The English report also does not seem to consider the potential additional benefits generated by the life skills that golf teaches. This includes the values taught in The First Tee programme: courtesy, perseverance, responsibility, confidence, judgement, honesty, respect, integrity and sportsmanship. Sadly, the programme — aimed at teaching life skills to children in lower decile areas — is not currently active in New Zealand, but anyone taking up golf will soon be exposed to all of these values. They will also learn another hugely important skill: relationship building.
“Doing business on the golf course” is generally viewed by non-golfers as an excuse for avoiding real work, but all business revolves around successful and sustainable relationships, and four hours or so on a golf course will tell you a lot about whether a prospective business partner has the sort of attributes that you can build a relationship from. The same applies in reverse, of course.
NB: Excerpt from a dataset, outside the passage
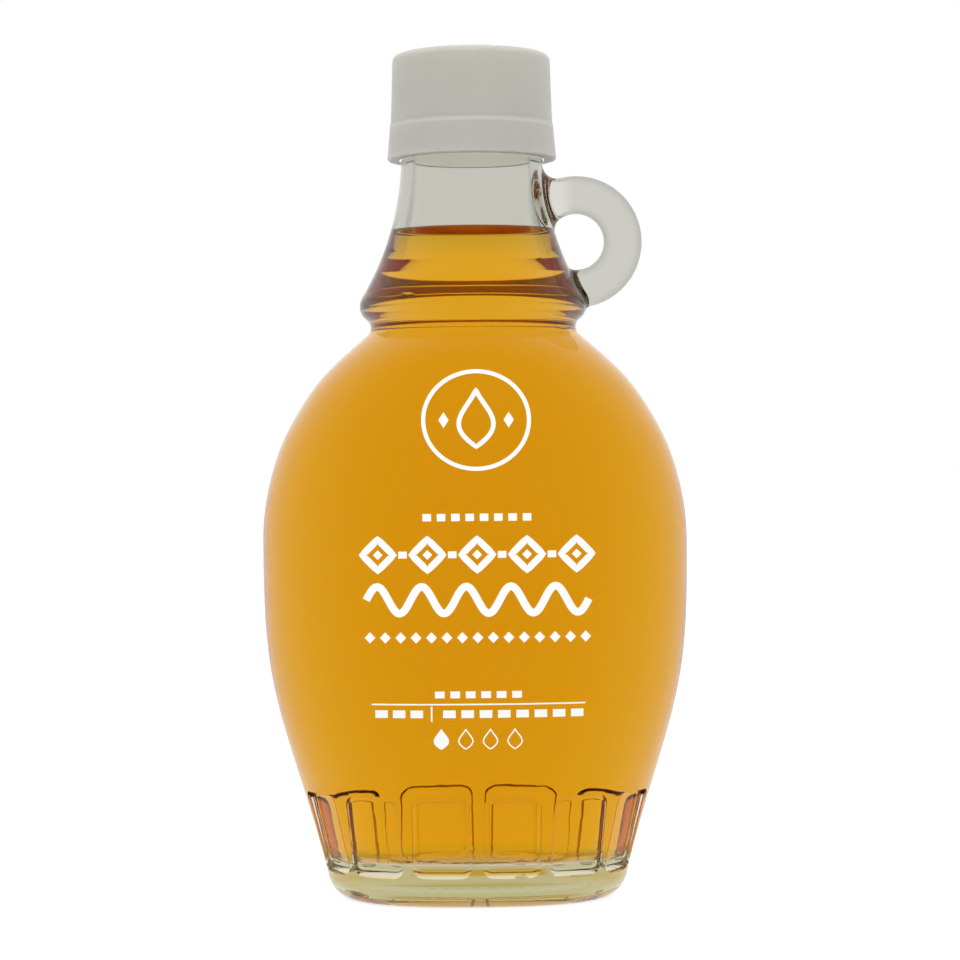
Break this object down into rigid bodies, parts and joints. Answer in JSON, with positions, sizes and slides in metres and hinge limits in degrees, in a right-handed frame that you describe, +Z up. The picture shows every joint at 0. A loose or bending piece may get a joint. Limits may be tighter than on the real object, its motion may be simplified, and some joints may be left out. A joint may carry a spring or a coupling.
{
  "type": "maple syrup bottle",
  "caption": "Flat-sided glass syrup flask with a ring-shaped finger loop at the neck, a white screw cap and amber syrup filled to the neck.",
  "frame": {"origin": "centre of the flat underside, on the axis of the neck", "axes": "+Z up along the neck, broad faces towards -Y and +Y, finger loop on the +X side"},
  "size_m": [0.0776, 0.0532, 0.1537],
  "materials": {
    "bottle": "clear moulded glass with a faint green tinge",
    "syrup": "clear amber liquid",
    "cap": "satin white moulded plastic, slightly translucent",
    "print": "opaque white ink on the glass"
  },
  "bodies": {
    "root": {"bottle": "bottle", "syrup": "syrup", "cap": "cap"}
  },
  "joints": []
}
I have travelled a lot on business, and have played golf as part of the relationship building process, often when there was a language barrier. We may not have finished up by signing contracts on the back of a golf cart, but without golf it would have been much harder (if not impossible) to start a business relationship. It’s perhaps no coincidence that every US president since Eisenhower has played golf — if the world’s most demanding job has a place for golf, there must be some beneficial contribution from it, and no doubt our former prime minister Sir John Key would also endorse this. Calculating a dollar value from the additional business created directly or indirectly by golf might be problematical, but perhaps not impossible.
It does help if you can play golf to a reasonable standard, otherwise your patience and values will be severely tested, as illustrated by any random sample of club golfers. A little professional help can go a long way to fixing this. My English grandson’s school provides a short course of PGA-delivered lessons as a curriculum option, and already at the age of 13 he has a good appreciation of the basics and a sound foundation to build on.
At the other end of the scale, a German friend of mine in his early 70s, who has now retired and found the time to play more golf, has gone through 10 hours of lessons with his local PGA professional, and is highly enthusiastic about the resultant reduction in his handicap. Which other sport can achieve similarly positive results across such a wide age range?
Perhaps the lesson from all of this is that the PGA/England Golf Report is a good start, pointing the way for more detailed research (not least in New Zealand) to reinforce the health, social and economic benefits of golf, and to help get external funding agencies seriously involved in programmes that leverage these.
Is it too much to hope that golf might become a compulsory part of the school curriculum, or that doctors might start prescribing golf as a means of tackling the massive health problems caused by obesity and its associated side effects? It might seem far-fetched, but currently throwing more money at the health system or the socially deprived doesn’t seem to be successful in any country I can think of.
It’s surely time for a more lateral approach, and golf needs to go out and promote itself more widely outside the industry to play its part in this, and start achieving its true potential.